Lukianoff and Haidt describe two kinds of identity politics: common-humanity and common-enemy. The former was practised by Martin Luther King, who appealed to the humanity in those who opposed racial equality and found grounds in shared values and codes, like the US Constitution, to win them over in debate. Common-enemy politics is the milieu in which iGens are growing up and it encourages them to believe that life is a battle between good people and bad people (and that good people can never be bad and bad people never good).

 

iGens are not responsible either for political polarisation or helicopter parenting. Neither did they create the social architecture of the smartphone.

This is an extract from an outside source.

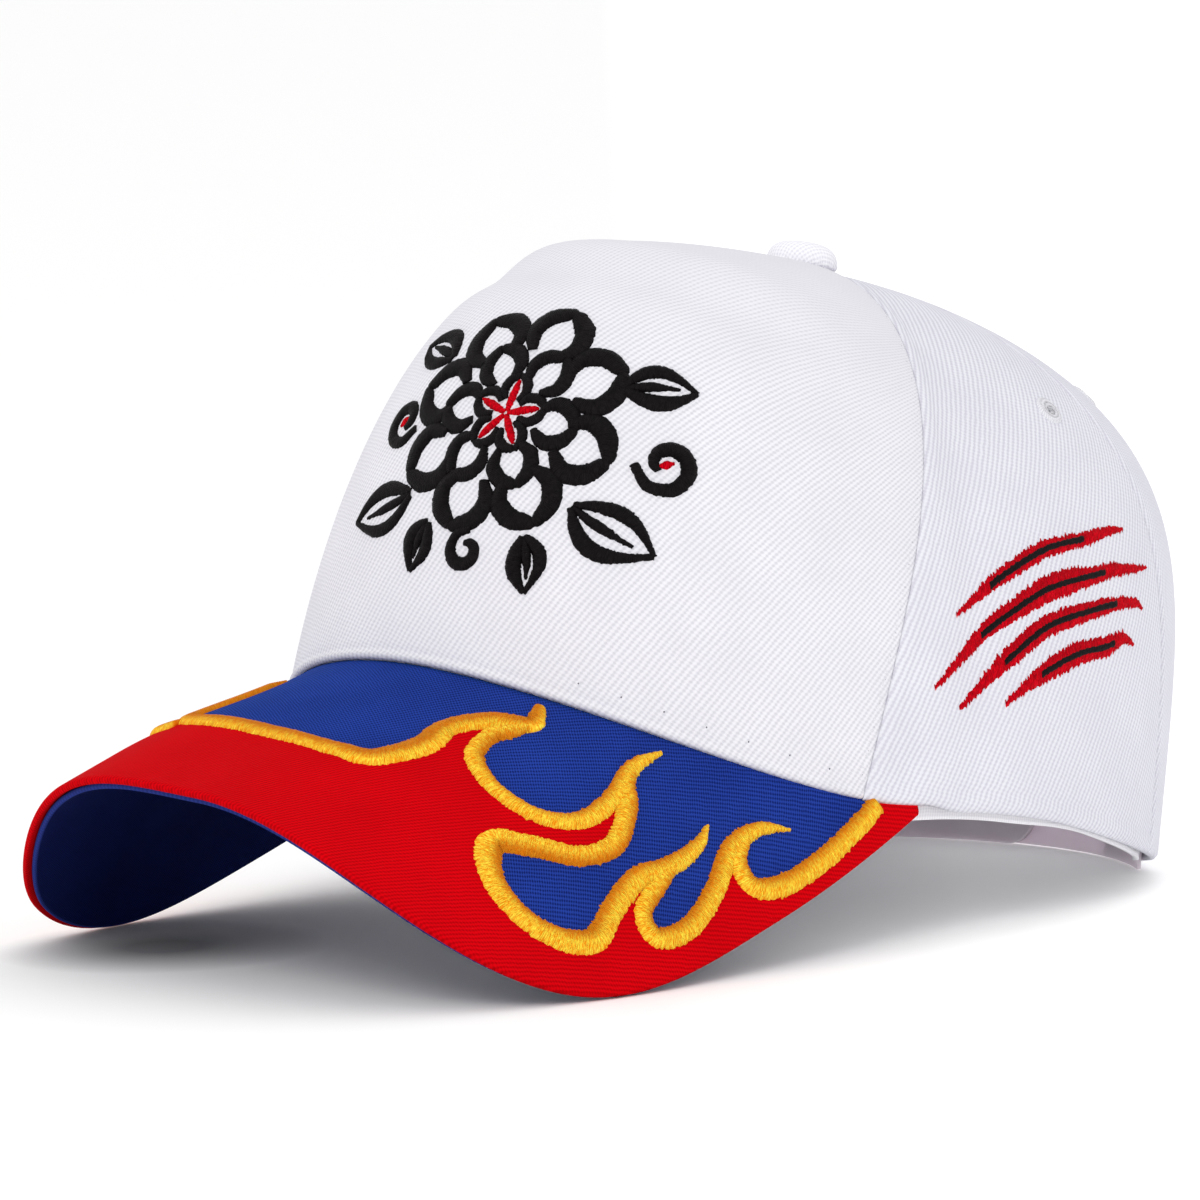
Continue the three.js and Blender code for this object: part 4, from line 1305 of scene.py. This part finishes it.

But they are getting all the blame for the strange culture of intolerant wokeness creeping across the campus.

 

The whole debate has intensified following the riot at Berkeley in early 2017, when the provocative Milo Yiannopoulos was prevented from speaking by acts of violence which physically harmed a number of people. It helped to establish the view that violence is justified to prevent speakers whose words would be violent. The notion that words are as violent as fists permits physical self-defence against people who will say things we find offensive. This is not a good place to arrive at.

 

Lukianoff and Haidt liken these developments to witch hunts that take different forms in new eras (from Salem’s witches to McCarthyite show trails to modern campuses). A common feature of the witch hunt is the way bystanders are intimidated into silence even when they know an injustice is being done or even join the crowd in self-protection.

 

Whether this campus phenomenon will die down or be inflamed remains to be seen. Either way, it is likely to have an effect on a generation of leaders who will inherit power in two or three decades from now at the most.

 

We seem to be entering an era of stigmatisation, where people are increasingly demonised if they don’t believe the things we do. As Christian people, here are some ways we might respond. The common-humanity position starts with God’s love for the people we don’t agree with. It suggests we should listen and be willing to have our own views probed. If we refuse to learn from people who disagree with us, we put our own development as human beings and as Christians at risk. It seems such a prosaic thing to state, but contemporary righteousness (wokeness, if you like) denies any need to do this.

 

A second response is for each of us to articulate and live by a set of values when posting online. The Church of England produced social media guidelines in July 2019. They elicited surprise in some quarters, as if the nanny Church was telling people how to live. But everyone who uses social media does well to reflect on the values they bring to it, for these values exist whether articulated or not. As Jesus might have said: message, as you would be messaged.

 

Finally, there is the wider public debate. Broadcast and print media love to focus on the peccadillos of so-called Generation Snowflake. No generation raises itself, but is enfolded in the culture and values of its parents. Older generations would do well to reflect on the political and social polarisations they have entrenched. iGens are simply picking up this baton and running with it in their chosen direction. If there is one quality we seem to lack together, it’s humility. This is not a bad place from which to reconcile with others.